▶ [What the task requires]: Up to and including the line that contains "import Sketcher", write out each line of the material from its first line, exactly.

▶ [Dataset excerpt]:
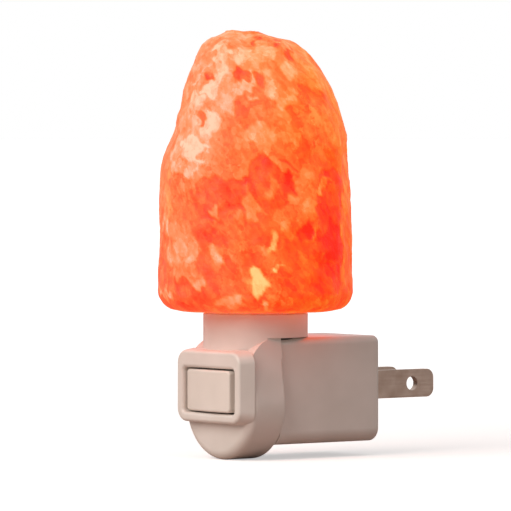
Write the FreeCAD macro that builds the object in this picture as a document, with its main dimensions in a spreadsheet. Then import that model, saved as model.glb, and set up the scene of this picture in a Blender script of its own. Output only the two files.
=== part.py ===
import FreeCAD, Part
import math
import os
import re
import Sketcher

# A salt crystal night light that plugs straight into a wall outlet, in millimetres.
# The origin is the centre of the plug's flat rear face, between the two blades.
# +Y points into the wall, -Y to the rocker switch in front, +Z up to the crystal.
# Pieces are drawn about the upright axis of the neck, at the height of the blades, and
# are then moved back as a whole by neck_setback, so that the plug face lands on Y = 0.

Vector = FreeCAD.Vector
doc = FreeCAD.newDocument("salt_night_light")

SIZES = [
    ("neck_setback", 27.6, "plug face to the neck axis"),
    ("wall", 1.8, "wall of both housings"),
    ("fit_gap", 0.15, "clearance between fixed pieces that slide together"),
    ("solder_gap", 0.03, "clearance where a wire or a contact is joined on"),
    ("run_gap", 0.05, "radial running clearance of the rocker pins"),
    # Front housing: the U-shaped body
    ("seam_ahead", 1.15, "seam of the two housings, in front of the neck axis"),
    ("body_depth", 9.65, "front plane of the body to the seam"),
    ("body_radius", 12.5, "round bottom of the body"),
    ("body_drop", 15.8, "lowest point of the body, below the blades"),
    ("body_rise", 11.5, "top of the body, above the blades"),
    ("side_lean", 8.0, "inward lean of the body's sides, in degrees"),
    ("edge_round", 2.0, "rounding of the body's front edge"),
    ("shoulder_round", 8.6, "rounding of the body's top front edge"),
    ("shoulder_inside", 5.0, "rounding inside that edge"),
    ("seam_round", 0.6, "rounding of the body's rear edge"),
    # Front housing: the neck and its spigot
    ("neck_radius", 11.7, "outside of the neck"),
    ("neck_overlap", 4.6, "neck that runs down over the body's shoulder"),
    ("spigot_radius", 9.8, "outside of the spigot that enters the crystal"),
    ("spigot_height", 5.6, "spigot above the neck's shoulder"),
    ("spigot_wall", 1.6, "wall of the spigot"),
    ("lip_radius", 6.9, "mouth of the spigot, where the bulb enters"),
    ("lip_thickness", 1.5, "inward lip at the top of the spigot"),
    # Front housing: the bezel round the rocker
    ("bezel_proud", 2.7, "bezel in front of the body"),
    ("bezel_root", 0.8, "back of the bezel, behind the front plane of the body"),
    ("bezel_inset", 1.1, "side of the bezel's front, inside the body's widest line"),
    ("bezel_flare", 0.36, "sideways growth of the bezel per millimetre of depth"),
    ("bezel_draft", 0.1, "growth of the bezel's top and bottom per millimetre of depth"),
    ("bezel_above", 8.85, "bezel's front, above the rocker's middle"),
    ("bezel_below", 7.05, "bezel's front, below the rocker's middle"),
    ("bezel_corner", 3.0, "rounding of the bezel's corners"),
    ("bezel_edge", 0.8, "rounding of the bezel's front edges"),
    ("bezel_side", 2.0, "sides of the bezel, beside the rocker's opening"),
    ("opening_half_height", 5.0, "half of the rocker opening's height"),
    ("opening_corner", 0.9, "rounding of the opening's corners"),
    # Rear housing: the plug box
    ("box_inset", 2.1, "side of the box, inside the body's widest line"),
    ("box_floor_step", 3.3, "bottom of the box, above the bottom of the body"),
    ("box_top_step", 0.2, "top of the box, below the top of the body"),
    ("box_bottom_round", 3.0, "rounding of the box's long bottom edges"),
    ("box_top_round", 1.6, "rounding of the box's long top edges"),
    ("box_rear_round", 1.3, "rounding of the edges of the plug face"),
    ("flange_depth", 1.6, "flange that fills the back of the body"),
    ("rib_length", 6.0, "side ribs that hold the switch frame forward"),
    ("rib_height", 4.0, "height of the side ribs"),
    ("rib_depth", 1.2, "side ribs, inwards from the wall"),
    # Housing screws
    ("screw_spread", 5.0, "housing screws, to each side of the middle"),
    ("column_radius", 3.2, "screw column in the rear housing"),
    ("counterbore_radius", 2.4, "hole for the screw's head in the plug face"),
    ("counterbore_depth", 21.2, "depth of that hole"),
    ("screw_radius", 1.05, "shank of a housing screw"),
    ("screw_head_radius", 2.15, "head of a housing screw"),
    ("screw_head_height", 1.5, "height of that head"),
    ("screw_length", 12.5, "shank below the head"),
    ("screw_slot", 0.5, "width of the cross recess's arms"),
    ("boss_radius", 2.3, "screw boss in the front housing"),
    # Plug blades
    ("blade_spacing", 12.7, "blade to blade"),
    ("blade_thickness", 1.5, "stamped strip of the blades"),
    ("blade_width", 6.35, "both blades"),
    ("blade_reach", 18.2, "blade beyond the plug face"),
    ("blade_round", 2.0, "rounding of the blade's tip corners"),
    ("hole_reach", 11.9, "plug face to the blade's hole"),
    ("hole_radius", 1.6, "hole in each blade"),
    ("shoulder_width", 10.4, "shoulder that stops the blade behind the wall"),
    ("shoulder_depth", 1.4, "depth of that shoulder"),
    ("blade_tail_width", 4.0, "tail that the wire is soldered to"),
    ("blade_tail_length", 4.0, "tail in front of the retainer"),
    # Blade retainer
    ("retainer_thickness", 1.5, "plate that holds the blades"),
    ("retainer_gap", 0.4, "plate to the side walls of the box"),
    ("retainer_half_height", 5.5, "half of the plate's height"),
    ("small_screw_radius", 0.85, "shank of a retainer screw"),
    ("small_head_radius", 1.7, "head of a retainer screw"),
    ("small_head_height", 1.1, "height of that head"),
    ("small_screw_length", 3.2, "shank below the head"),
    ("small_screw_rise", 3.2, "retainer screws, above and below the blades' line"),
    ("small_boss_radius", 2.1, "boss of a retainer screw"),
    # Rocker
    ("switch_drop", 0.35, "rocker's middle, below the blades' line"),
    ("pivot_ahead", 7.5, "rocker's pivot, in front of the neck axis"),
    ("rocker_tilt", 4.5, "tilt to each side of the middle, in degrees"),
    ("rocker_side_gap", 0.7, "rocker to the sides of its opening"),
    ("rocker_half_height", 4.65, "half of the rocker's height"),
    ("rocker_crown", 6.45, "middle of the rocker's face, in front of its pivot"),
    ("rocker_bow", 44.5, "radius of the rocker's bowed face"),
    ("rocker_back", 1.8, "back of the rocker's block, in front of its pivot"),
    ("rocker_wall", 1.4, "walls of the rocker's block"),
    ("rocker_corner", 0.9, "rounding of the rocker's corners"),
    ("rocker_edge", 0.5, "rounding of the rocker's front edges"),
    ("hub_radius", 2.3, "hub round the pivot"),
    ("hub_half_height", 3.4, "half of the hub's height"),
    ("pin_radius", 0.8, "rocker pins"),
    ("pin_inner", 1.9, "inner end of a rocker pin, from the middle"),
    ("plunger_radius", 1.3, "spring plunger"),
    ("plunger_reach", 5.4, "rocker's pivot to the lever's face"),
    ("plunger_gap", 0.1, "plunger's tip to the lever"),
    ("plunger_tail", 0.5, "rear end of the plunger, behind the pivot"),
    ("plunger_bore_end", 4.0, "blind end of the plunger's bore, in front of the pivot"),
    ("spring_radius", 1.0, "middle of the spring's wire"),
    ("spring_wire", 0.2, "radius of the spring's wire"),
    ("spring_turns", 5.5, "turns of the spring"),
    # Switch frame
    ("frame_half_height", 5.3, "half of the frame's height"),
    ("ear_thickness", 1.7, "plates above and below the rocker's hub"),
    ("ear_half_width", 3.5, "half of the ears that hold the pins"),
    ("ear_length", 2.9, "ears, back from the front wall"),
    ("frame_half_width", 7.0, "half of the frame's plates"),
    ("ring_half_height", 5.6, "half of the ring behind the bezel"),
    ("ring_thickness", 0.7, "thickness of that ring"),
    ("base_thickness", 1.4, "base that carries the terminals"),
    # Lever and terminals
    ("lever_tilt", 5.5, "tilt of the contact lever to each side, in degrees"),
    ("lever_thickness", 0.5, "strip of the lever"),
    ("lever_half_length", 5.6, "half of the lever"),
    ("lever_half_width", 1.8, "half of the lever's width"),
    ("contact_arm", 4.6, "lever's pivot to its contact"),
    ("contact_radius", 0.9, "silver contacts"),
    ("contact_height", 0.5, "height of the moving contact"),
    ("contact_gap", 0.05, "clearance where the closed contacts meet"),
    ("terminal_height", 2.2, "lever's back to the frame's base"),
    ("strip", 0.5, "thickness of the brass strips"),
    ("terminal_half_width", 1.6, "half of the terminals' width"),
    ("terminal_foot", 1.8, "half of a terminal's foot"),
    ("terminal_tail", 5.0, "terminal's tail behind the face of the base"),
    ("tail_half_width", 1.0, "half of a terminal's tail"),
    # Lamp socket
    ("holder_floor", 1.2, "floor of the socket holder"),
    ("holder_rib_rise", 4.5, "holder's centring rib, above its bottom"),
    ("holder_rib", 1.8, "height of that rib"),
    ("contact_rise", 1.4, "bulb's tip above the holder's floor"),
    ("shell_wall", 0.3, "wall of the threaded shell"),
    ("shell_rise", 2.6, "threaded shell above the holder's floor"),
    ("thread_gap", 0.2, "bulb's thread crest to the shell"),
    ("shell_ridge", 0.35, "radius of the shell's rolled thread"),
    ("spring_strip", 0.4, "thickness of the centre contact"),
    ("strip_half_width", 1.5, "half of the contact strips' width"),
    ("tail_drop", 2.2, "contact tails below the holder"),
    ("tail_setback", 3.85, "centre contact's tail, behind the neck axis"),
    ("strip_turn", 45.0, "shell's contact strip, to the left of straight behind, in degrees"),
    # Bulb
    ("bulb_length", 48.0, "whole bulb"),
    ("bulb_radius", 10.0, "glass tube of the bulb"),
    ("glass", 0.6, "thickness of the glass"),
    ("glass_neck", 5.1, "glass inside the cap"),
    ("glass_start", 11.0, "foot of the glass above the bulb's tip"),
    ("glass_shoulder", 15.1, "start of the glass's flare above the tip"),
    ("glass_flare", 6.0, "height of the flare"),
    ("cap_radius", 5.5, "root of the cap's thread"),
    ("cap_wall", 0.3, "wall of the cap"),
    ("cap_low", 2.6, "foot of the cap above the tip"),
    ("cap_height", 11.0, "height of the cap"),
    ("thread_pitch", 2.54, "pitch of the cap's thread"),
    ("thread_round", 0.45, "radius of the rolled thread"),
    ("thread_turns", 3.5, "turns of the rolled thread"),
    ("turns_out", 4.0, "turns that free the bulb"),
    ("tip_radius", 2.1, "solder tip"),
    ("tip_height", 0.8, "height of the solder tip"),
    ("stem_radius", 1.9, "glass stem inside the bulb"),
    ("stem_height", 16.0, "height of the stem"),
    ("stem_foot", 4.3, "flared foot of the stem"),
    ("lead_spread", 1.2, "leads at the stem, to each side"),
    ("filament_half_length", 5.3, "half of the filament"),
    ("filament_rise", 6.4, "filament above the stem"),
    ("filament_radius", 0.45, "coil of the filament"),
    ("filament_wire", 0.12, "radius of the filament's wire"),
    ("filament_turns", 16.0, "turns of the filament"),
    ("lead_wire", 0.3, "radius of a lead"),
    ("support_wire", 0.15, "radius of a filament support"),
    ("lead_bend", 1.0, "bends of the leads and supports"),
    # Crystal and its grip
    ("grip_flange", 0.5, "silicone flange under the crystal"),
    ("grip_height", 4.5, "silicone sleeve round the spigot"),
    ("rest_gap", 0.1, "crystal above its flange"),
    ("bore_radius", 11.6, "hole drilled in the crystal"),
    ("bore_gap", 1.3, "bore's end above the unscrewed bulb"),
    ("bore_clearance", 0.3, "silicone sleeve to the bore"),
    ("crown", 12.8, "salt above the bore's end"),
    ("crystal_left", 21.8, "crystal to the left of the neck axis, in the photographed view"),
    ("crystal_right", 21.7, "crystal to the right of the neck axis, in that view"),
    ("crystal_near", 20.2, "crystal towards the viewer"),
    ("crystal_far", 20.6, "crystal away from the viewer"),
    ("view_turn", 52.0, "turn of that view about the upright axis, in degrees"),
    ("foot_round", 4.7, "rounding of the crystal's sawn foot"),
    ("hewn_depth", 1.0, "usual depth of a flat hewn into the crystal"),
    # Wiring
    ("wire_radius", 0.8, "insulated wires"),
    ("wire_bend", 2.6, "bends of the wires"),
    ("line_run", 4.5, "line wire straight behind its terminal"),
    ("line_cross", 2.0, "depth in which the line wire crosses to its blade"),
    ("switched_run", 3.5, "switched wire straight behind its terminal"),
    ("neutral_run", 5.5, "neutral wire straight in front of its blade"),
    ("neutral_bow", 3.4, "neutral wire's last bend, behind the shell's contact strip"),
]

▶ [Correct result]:
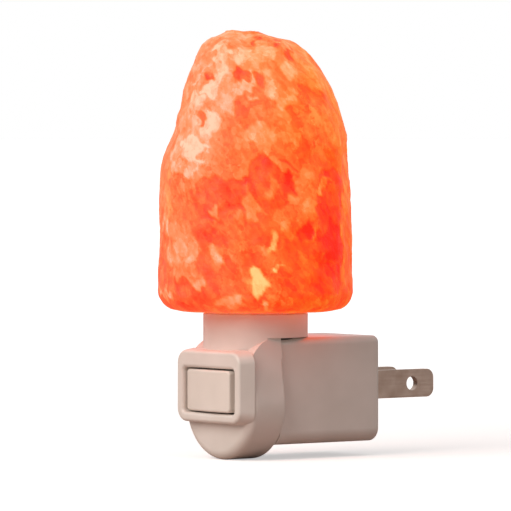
Write the FreeCAD macro that builds the object in this picture as a document, with its main dimensions in a spreadsheet. Then import that model, saved as model.glb, and set up the scene of this picture in a Blender script of its own. Output only the two files.
=== part.py ===
import FreeCAD, Part
import math
import os
import re
import Sketcher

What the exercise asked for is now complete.